(Exercise details)
Using the listing below, copy exactly the lines from the one containing "# Handle glaze: a" to the one containing "obj.matrix_world = world", both lines included, and no others.

(Data section)
□ □ □

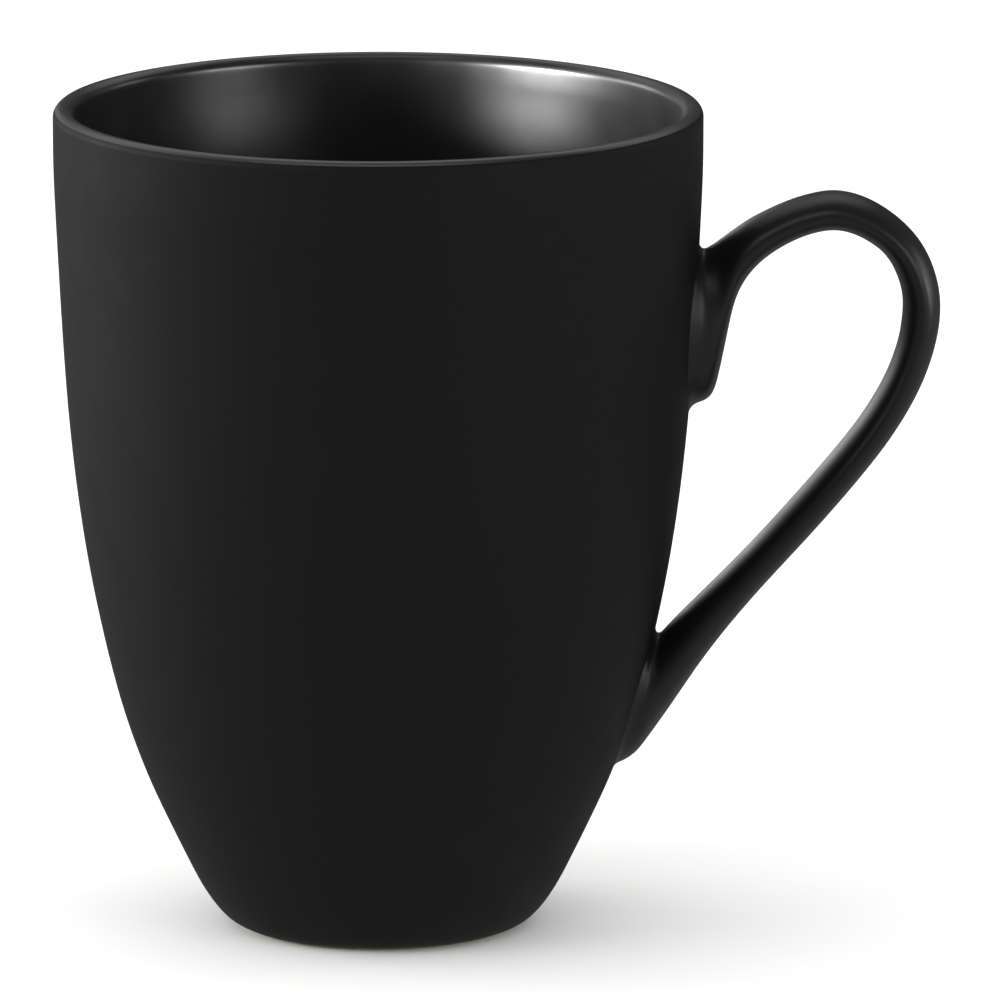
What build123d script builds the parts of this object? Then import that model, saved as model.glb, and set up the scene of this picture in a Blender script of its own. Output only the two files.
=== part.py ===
from build123d import *
import math
import os

# A stoneware mug: a tall barrel-shaped vessel with a looped strap handle luted on at two pads.
# The mug's axis is the Z axis, it stands on the plane Z = 0, and the handle points along +X.
# Every form is drawn to its glazed surface. The clay lies inside it by the glaze's thickness.

# --- driving dimensions, in millimetres ---
mug_height = 109.0
rim_radius = 42.5
lip_thickness = 2.7
floor_height = 7.0
foot_radius = 16.8
foot_rounding = 5.7
foot_rounding_angle = 47.0
recess_radius = 13.6
recess_depth = 1.8
recess_corner_radius = 0.8
glaze_thickness = 0.3
bare_foot_height = 0.35
lip_glaze_drop = 0.5

# Radius and height of the outside wall, from the foot's rounding up to the lip
outside_points = [(26.0, 10.2), (30.7, 20.4), (37.15, 43.2), (40.6, 67.7), (42.15, 93.6)]
# Radius and height of the inside wall, from the lip down to the floor
inside_points = [(38.9, 93.6), (36.8, 67.7), (33.0, 43.2), (26.2, 21.5), (15.0, 9.3)]

# Stations along the handle, from the upper pad round the loop to the lower pad. Each one gives
# the strap's outer edge and inner edge as (x, z), and its width from side to side there.
# The first two and the last two are sunk in the wall, where the pads are luted on.
handle_stations = [
    ((39.5, 87.6), (39.5, 69.4), 15.0),
    ((41.5, 88.9), (41.5, 69.4), 15.0),
    ((43.2, 90.0), (43.2, 70.3), 14.4),
    ((44.3, 90.9), (44.3, 73.0), 13.6),
    ((45.2, 91.6), (45.2, 78.0), 12.8),
    ((46.4, 92.5), (46.6, 83.2), 12.0),
    ((48.0, 93.6), (48.6, 87.0), 11.4),
    ((51.0, 95.2), (51.8, 90.0), 11.0),
    ((55.2, 96.9), (55.8, 91.9), 11.0),
    ((59.9, 97.6), (59.9, 92.6), 11.0),
    ((66.4, 95.1), (64.1, 90.9), 11.0),
    ((71.1, 90.6), (67.2, 88.0), 11.0),
    ((73.5, 83.6), (68.6, 83.4), 11.0),
    ((72.9, 77.2), (68.1, 78.1), 11.0),
    ((70.0, 69.6), (65.7, 71.8), 11.0),
    ((64.9, 61.8), (61.1, 64.8), 11.0),
    ((55.9, 51.1), (52.2, 54.3), 11.0),
    ((46.4, 40.3), (42.2, 43.9), 11.4),
    ((42.3, 34.9), (38.0, 39.7), 12.0),
    ((38.2, 28.8), (36.6, 38.4), 12.8),
    ((35.2, 24.5), (35.6, 37.6), 13.4),
    ((33.2, 22.3), (34.8, 37.0), 13.8),
    ((31.0, 21.2), (34.2, 36.6), 14.0),
    ((29.4, 20.8), (33.4, 36.4), 14.0),
]

# --- worked out from the driving dimensions ---
lip_radius = lip_thickness / 2
lip_centre_height = mug_height - lip_radius

os.makedirs("parts", exist_ok=True)


def moved_left(before, points, after, distance):
    """The points of an outline that runs from before to after, each moved to its left by distance."""
    chain = [Vector(*point) for point in (before, *points, after)]
    runs = [(ahead - behind).normalized() for behind, ahead in zip(chain, chain[2:])]
    return [point + run.rotate(Axis.Z, 90) * distance for point, run in zip(chain[1:], runs)]


def vessel_section(inset):
    """Half of the vessel's wall cut through the axis, with its glazed surface moved in by inset."""
    with BuildSketch() as section:
        with BuildLine():
            FilletPolyline(
                (0, recess_depth + inset),
                (recess_radius + inset, recess_depth + inset),
                (recess_radius + inset, inset),
                (foot_radius, inset),
                radius=recess_corner_radius,
            )
            rounding = CenterArc(
                (foot_radius, foot_rounding), foot_rounding - inset, -90, foot_rounding_angle
            )
            lip = CenterArc((rim_radius - lip_radius, lip_centre_height), lip_radius - inset, 0, 180)
            floor_centre = (0, floor_height - inset)
            Spline(
                rounding @ 1,
                *moved_left(rounding @ 1, outside_points, lip @ 0, inset),
                lip @ 0,
                tangents=[rounding % 1, (0, 1)],
            )
            Spline(
                lip @ 1,
                *moved_left(lip @ 1, inside_points, floor_centre, inset),
                floor_centre,
                tangents=[(0, -1), (-1, 0)],
            )
            Line(floor_centre, (0, recess_depth + inset))
        make_face()
    return section.sketch


def section_plane(outer, inner):
    """The plane across the handle through its outer and inner edge, with x towards the outer edge."""
    middle = ((outer[0] + inner[0]) / 2, 0, (outer[1] + inner[1]) / 2)
    across = Vector(outer[0] - inner[0], 0, outer[1] - inner[1]).normalized()
    return Plane(origin=middle, x_dir=across, z_dir=across.cross(Vector(0, 1, 0)))


def handle_form(inset):
    """The handle's oval strap with its two pads, with its glazed surface moved in by inset."""
    with BuildPart() as form:
        for outer, inner, width in handle_stations:
            with BuildSketch(section_plane(outer, inner)):
                Ellipse(math.dist(outer, inner) / 2 - inset, width / 2 - inset)
        loft()
    return form.part


def turned(section):
    """A half-section turned once round the mug's axis."""
    with BuildPart() as form:
        with BuildSketch(Plane.XZ):
            add(section)
        revolve(axis=Axis.Z)
    return form.part


glazed_section = vessel_section(0)
bisque_section = vessel_section(glaze_thickness)
glazed_vessel = turned(glazed_section)
glazed_handle = handle_form(0)
bisque_handle = handle_form(glaze_thickness)

# The clay's half-section. Its foot ring is wiped clean of glaze, so there the clay is at the surface.
with BuildSketch() as clay_section:
    add(glazed_section)
    with Locations((rim_radius, 0)):
        Rectangle(2 * rim_radius, 2 * bare_foot_height, mode=Mode.INTERSECT)
    add(bisque_section)

# The glaze's half-section, parted into the liner and the outside at a line round the lip
with BuildSketch() as coat_section:
    add(glazed_section)
    add(clay_section.sketch, mode=Mode.SUBTRACT)

with BuildSketch() as lip_coat:
    add(coat_section.sketch)
    with Locations((rim_radius, mug_height / 2 - lip_glaze_drop)):
        Rectangle(2 * rim_radius, mug_height, mode=Mode.SUBTRACT)

with BuildSketch() as wall_coats:
    add(coat_section.sketch)
    with Locations((rim_radius, mug_height)):
        Rectangle(2 * rim_radius, 2 * lip_glaze_drop, mode=Mode.SUBTRACT)

recess_coat, inside_coat, outside_coat = wall_coats.faces().sort_by(Axis.X)

# Clay body: the fired stoneware vessel
with BuildPart() as clay_body:
    add(turned(clay_section.sketch))

clay_body.part.label = "clay_body"
export_step(clay_body.part, "parts/clay_body.step")

# Interior glaze: one coat over the floor, the inside wall and the lip
with BuildPart() as interior_glaze:
    add(turned(inside_coat))
    add(turned(lip_coat.sketch))

interior_glaze.part.label = "interior_glaze"
export_step(interior_glaze.part, "parts/interior_glaze.step")

# Exterior glaze: the outside coat, open where the pads are luted on, and the recess's own coat
with BuildPart() as exterior_glaze:
    add(turned(outside_coat))
    add(bisque_handle, mode=Mode.SUBTRACT)
    add(turned(recess_coat))

exterior_glaze.part.label = "exterior_glaze"
export_step(exterior_glaze.part, "parts/exterior_glaze.step")

# Slip joints: the clay slip that fills the space between each pad and the wall
with BuildPart() as slip_joints:
    add(turned(outside_coat))
    add(bisque_handle, mode=Mode.INTERSECT)

lower_slip, upper_slip = slip_joints.solids().sort_by(Axis.Z)

with BuildPart() as upper_slip_joint:
    add(upper_slip)

upper_slip_joint.part.label = "upper_slip_joint"
export_step(upper_slip_joint.part, "parts/upper_slip_joint.step")

with BuildPart() as lower_slip_joint:
    add(lower_slip)

lower_slip_joint.part.label = "lower_slip_joint"
export_step(lower_slip_joint.part, "parts/lower_slip_joint.step")

# Clay handle: the pressed strap and pads, up to the slip
with BuildPart() as clay_handle:
    add(bisque_handle)
    add(glazed_vessel, mode=Mode.SUBTRACT)

clay_handle.part.label = "clay_handle"
export_step(clay_handle.part, "parts/clay_handle.step")

# Handle glaze: a closed sleeve over the clay handle, from pad to pad
with BuildPart() as handle_glaze:
    add(glazed_handle)
    add(bisque_handle, mode=Mode.SUBTRACT)
    add(glazed_vessel, mode=Mode.SUBTRACT)

handle_glaze.part.label = "handle_glaze"
export_step(handle_glaze.part, "parts/handle_glaze.step")
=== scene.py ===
import math

import bmesh
import bpy
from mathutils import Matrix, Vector


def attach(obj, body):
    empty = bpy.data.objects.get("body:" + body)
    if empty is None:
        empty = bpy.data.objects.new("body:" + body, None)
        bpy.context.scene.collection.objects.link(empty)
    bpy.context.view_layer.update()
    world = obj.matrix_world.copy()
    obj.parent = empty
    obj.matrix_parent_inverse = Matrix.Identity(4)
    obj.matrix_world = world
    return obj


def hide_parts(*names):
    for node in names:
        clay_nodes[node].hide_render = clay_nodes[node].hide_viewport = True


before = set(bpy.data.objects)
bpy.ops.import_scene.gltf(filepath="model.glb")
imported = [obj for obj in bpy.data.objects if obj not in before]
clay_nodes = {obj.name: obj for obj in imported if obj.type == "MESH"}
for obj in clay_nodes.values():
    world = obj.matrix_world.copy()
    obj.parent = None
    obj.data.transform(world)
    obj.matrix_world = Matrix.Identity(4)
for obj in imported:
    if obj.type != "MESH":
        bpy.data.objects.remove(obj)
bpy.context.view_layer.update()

MM = 0.001
bpy.ops.object.select_all(action="DESELECT")


# --- Clay body and clay handle ---
# The vessel is jiggered in stoneware and the handle is pressed, then luted on at two pads. Both
# are bisque-fired and glazed all over, so the clay shows only on the foot ring, where the glaze
# is wiped off so that the mug doesn't stick to the kiln shelf.

def linear(hex_colour):
    """An sRGB hex colour as the linear colour that a shader works in."""
    parts = [int(hex_colour[place:place + 2], 16) / 255 for place in (1, 3, 5)]
    return [c / 12.92 if c <= 0.04045 else ((c + 0.055) / 1.055) ** 2.4 for c in parts] + [1.0]


def add_node(material, kind, inputs, **settings):
    """One shader node. An input takes a value, or the output socket of another node."""
    tree = material.node_tree
    node = tree.nodes.new(kind)
    for name, value in settings.items():
        setattr(node, name, value)
    for name, value in inputs.items():
        if isinstance(value, bpy.types.NodeSocket):
            tree.links.new(value, node.inputs[name])
        else:
            node.inputs[name].default_value = value
    return node


def new_material(name):
    """A material with a bare Principled shader, and the object's own coordinates in metres."""
    material = bpy.data.materials.new(name)
    material.use_nodes = True
    shader = material.node_tree.nodes["Principled BSDF"]
    place = add_node(material, "ShaderNodeTexCoord", {}).outputs["Object"]
    return material, shader, place


def grains_per_metre(size_mm):
    """A noise scale whose grains are about size_mm across."""
    return 1 / (size_mm * MM)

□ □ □

(Exercise output)
# Handle glaze: a closed sleeve over the clay handle, from pad to pad
with BuildPart() as handle_glaze:
    add(glazed_handle)
    add(bisque_handle, mode=Mode.SUBTRACT)
    add(glazed_vessel, mode=Mode.SUBTRACT)

handle_glaze.part.label = "handle_glaze"
export_step(handle_glaze.part, "parts/handle_glaze.step")
=== scene.py ===
import math

import bmesh
import bpy
from mathutils import Matrix, Vector


def attach(obj, body):
    empty = bpy.data.objects.get("body:" + body)
    if empty is None:
        empty = bpy.data.objects.new("body:" + body, None)
        bpy.context.scene.collection.objects.link(empty)
    bpy.context.view_layer.update()
    world = obj.matrix_world.copy()
    obj.parent = empty
    obj.matrix_parent_inverse = Matrix.Identity(4)
    obj.matrix_world = world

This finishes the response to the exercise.